Provide the data again in its entirety, exactly as given.

** Begin AVAILABLE DATA **

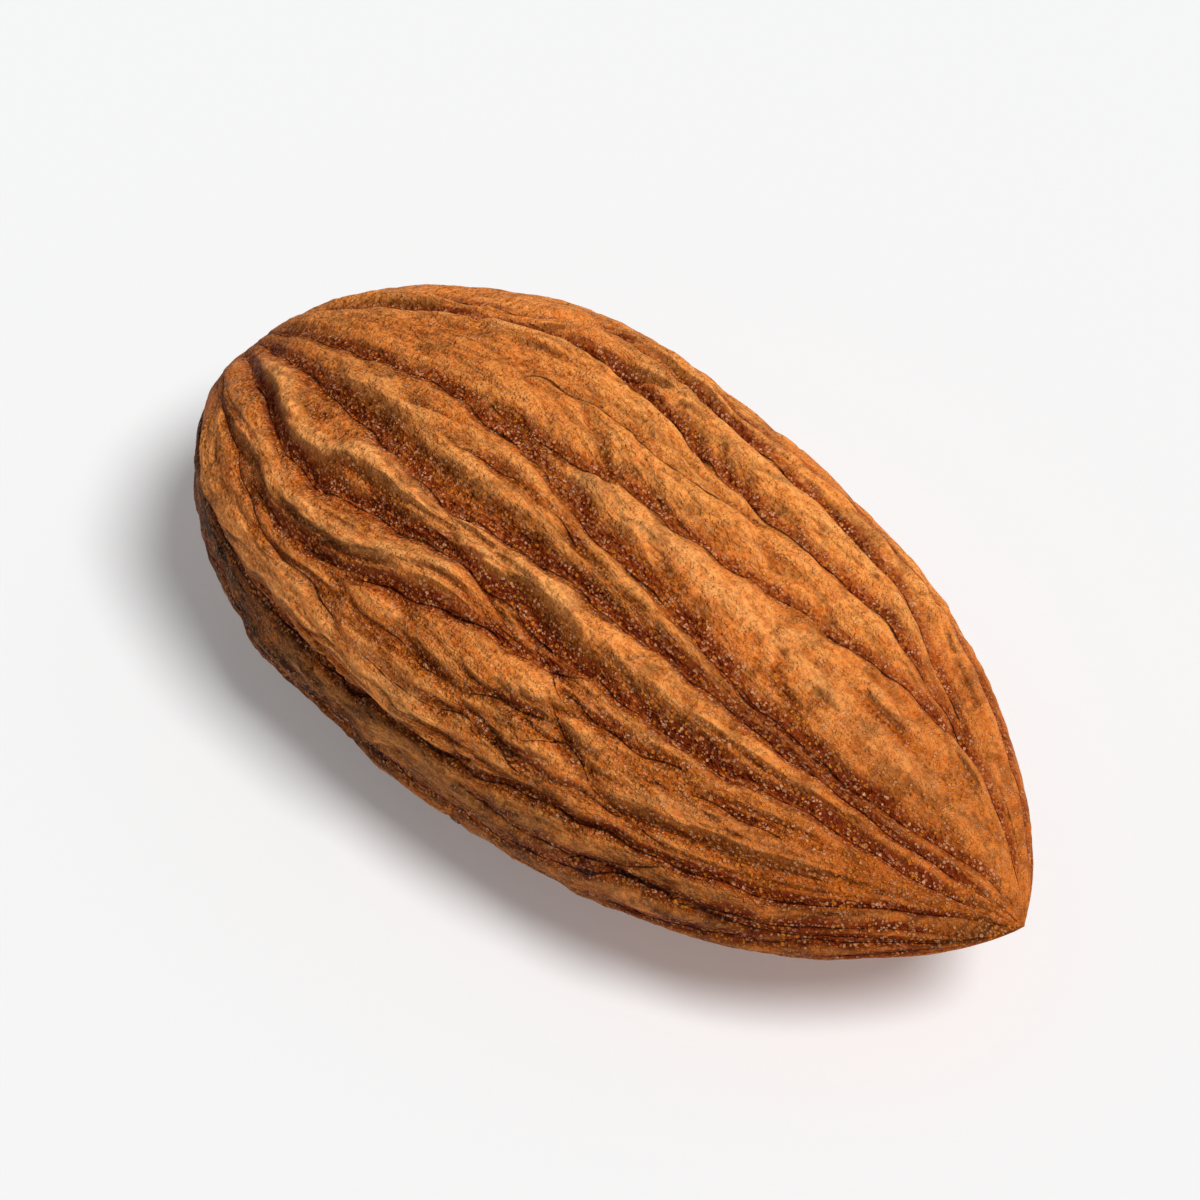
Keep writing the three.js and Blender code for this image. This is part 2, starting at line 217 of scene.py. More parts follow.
# %% Lines of the flow
SEAM_FLOW = [(0.04, 16), (0.1, 12), (0.15, 8), (0.22, 5), (0.3, 3.5), (0.38, 2.5), (0.46, 4),
    (0.54, 6), (0.62, 12), (0.7, 19.5), (0.78, 23), (0.85, 30), (0.9, 43), (0.94, 54), (0.98, 66)]
RIDGE_FLOW = [(0.04, 42), (0.08, 38), (0.1, 31), (0.12, 25), (0.15, 20), (0.2, 18), (0.26, 17.5),
    (0.32, 18), (0.4, 16), (0.5, 14), (0.56, 17), (0.62, 22), (0.7, 31), (0.78, 38), (0.85, 46),
    (0.9, 55), (0.94, 62), (0.98, 70)]
SHOULDER_FLOW = [(0.05, 52), (0.1, 49.5), (0.14, 47.5), (0.2, 44.5), (0.25, 40), (0.29, 41),
    (0.33, 43.5), (0.37, 46.5), (0.41, 50.5), (0.46, 53.5), (0.52, 53.5), (0.6, 54), (0.68, 53.5),
    (0.74, 56), (0.8, 60), (0.86, 64), (0.92, 68), (0.98, 74)]
MAIN_FURROW = [(0.05, 66), (0.09, 62.5), (0.13, 58), (0.17, 54), (0.21, 51), (0.25, 50.5),
    (0.3, 52), (0.35, 55), (0.4, 58.5), (0.45, 59.5), (0.55, 58.5), (0.6, 60), (0.65, 60.3),
    (0.7, 62), (0.75, 64), (0.8, 68), (0.85, 71), (0.95, 74), (0.98, 78)]
INNER_FURROW = [(0.05, 76), (0.1, 75.5), (0.15, 74), (0.2, 73), (0.25, 72), (0.3, 70.5),
    (0.34, 68.5), (0.38, 68), (0.42, 70), (0.5, 73), (0.6, 75), (0.7, 77), (0.8, 79.5), (0.9, 82),
    (0.98, 86)]
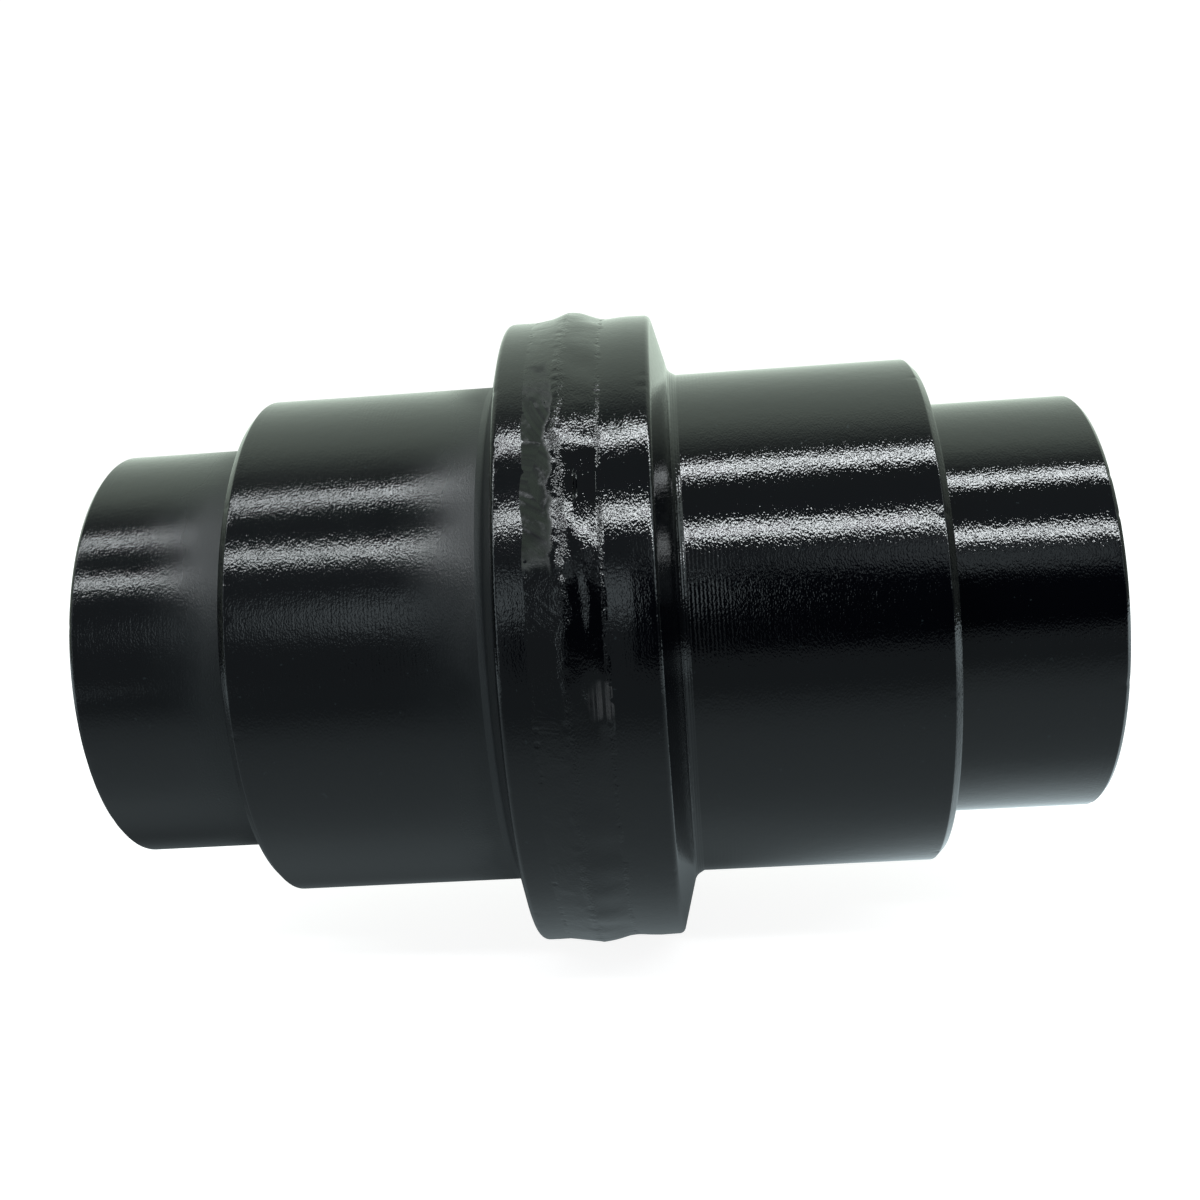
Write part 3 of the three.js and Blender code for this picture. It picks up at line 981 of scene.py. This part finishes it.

** End AVAILABLE DATA **

**PROBLEM SOLUTION**.
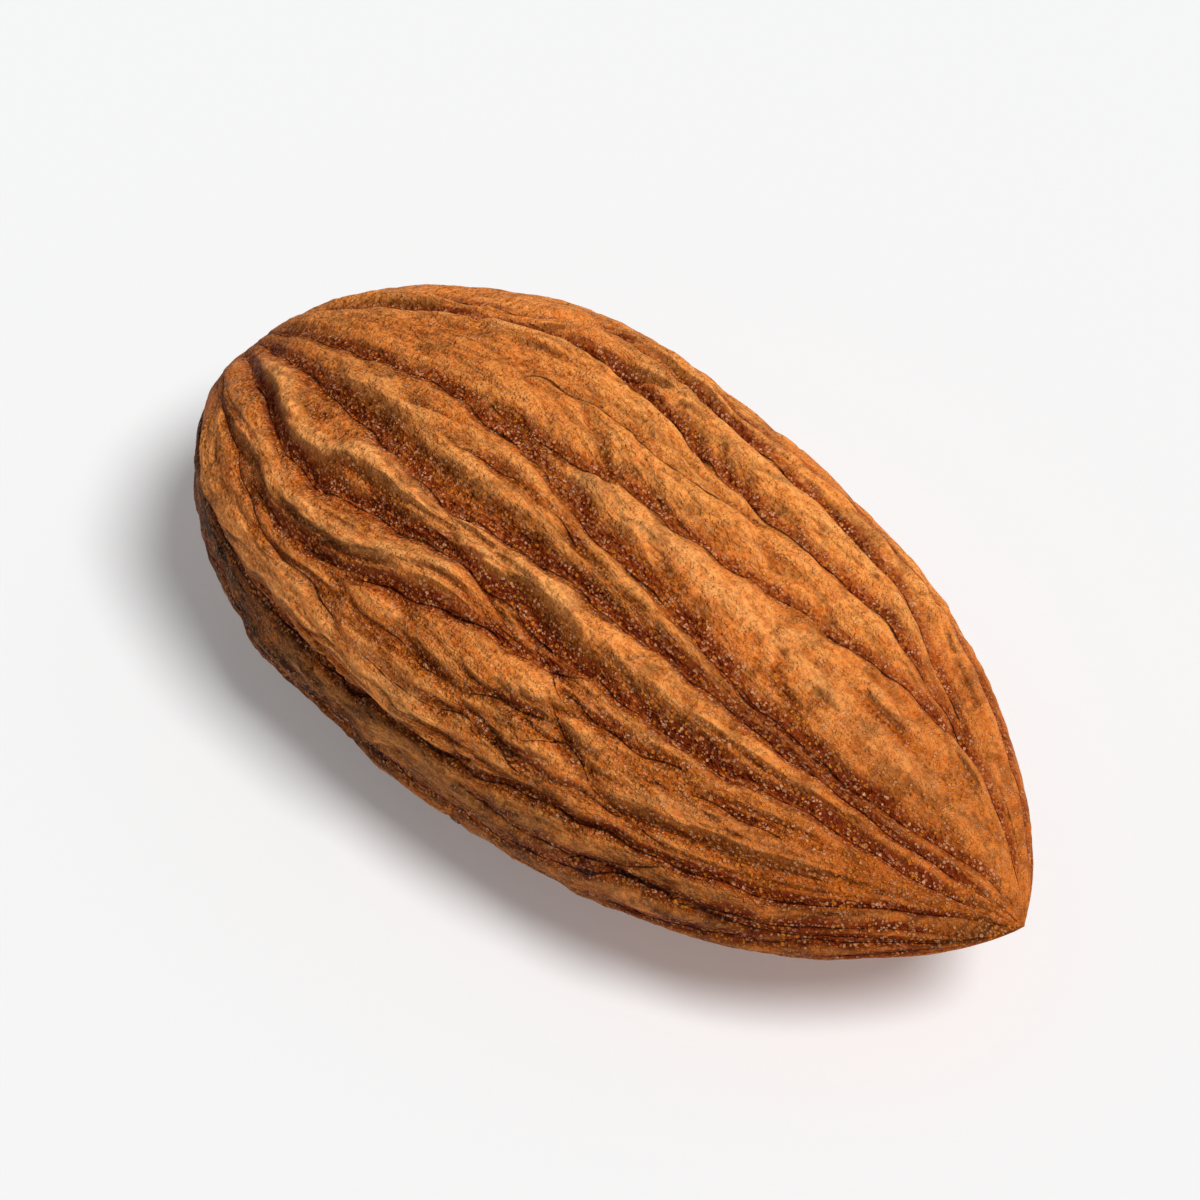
Keep writing the three.js and Blender code for this image. This is part 2, starting at line 217 of scene.py. More parts follow.
# %% Lines of the flow
SEAM_FLOW = [(0.04, 16), (0.1, 12), (0.15, 8), (0.22, 5), (0.3, 3.5), (0.38, 2.5), (0.46, 4),
    (0.54, 6), (0.62, 12), (0.7, 19.5), (0.78, 23), (0.85, 30), (0.9, 43), (0.94, 54), (0.98, 66)]
RIDGE_FLOW = [(0.04, 42), (0.08, 38), (0.1, 31), (0.12, 25), (0.15, 20), (0.2, 18), (0.26, 17.5),
    (0.32, 18), (0.4, 16), (0.5, 14), (0.56, 17), (0.62, 22), (0.7, 31), (0.78, 38), (0.85, 46),
    (0.9, 55), (0.94, 62), (0.98, 70)]
SHOULDER_FLOW = [(0.05, 52), (0.1, 49.5), (0.14, 47.5), (0.2, 44.5), (0.25, 40), (0.29, 41),
    (0.33, 43.5), (0.37, 46.5), (0.41, 50.5), (0.46, 53.5), (0.52, 53.5), (0.6, 54), (0.68, 53.5),
    (0.74, 56), (0.8, 60), (0.86, 64), (0.92, 68), (0.98, 74)]
MAIN_FURROW = [(0.05, 66), (0.09, 62.5), (0.13, 58), (0.17, 54), (0.21, 51), (0.25, 50.5),
    (0.3, 52), (0.35, 55), (0.4, 58.5), (0.45, 59.5), (0.55, 58.5), (0.6, 60), (0.65, 60.3),
    (0.7, 62), (0.75, 64), (0.8, 68), (0.85, 71), (0.95, 74), (0.98, 78)]
INNER_FURROW = [(0.05, 76), (0.1, 75.5), (0.15, 74), (0.2, 73), (0.25, 72), (0.3, 70.5),
    (0.34, 68.5), (0.38, 68), (0.42, 70), (0.5, 73), (0.6, 75), (0.7, 77), (0.8, 79.5), (0.9, 82),
    (0.98, 86)]
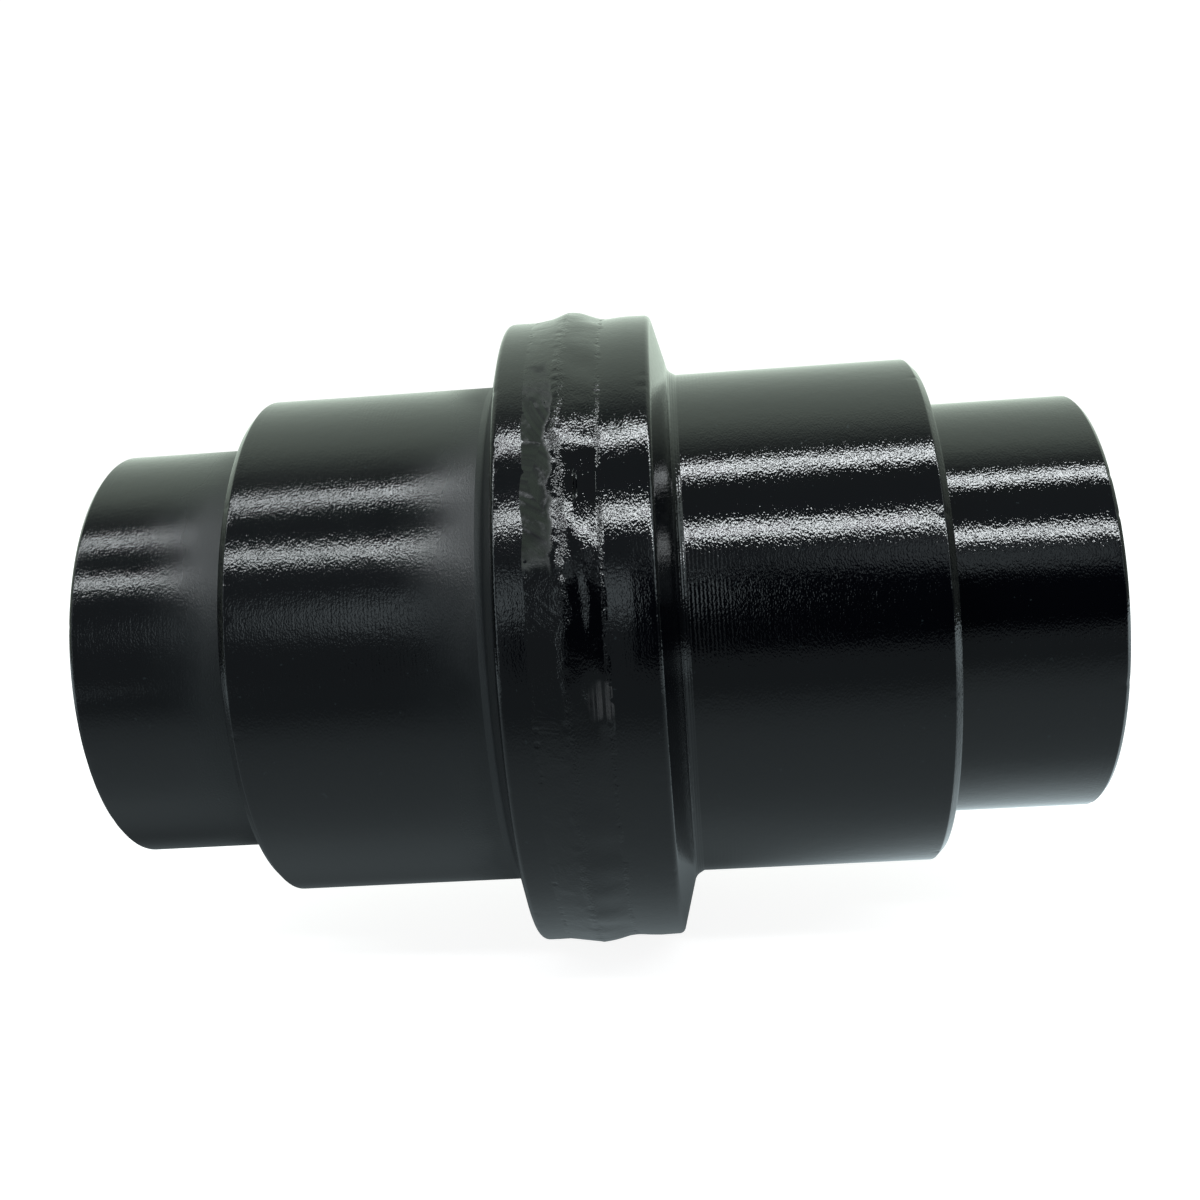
Write part 3 of the three.js and Blender code for this picture. It picks up at line 981 of scene.py. This part finishes it.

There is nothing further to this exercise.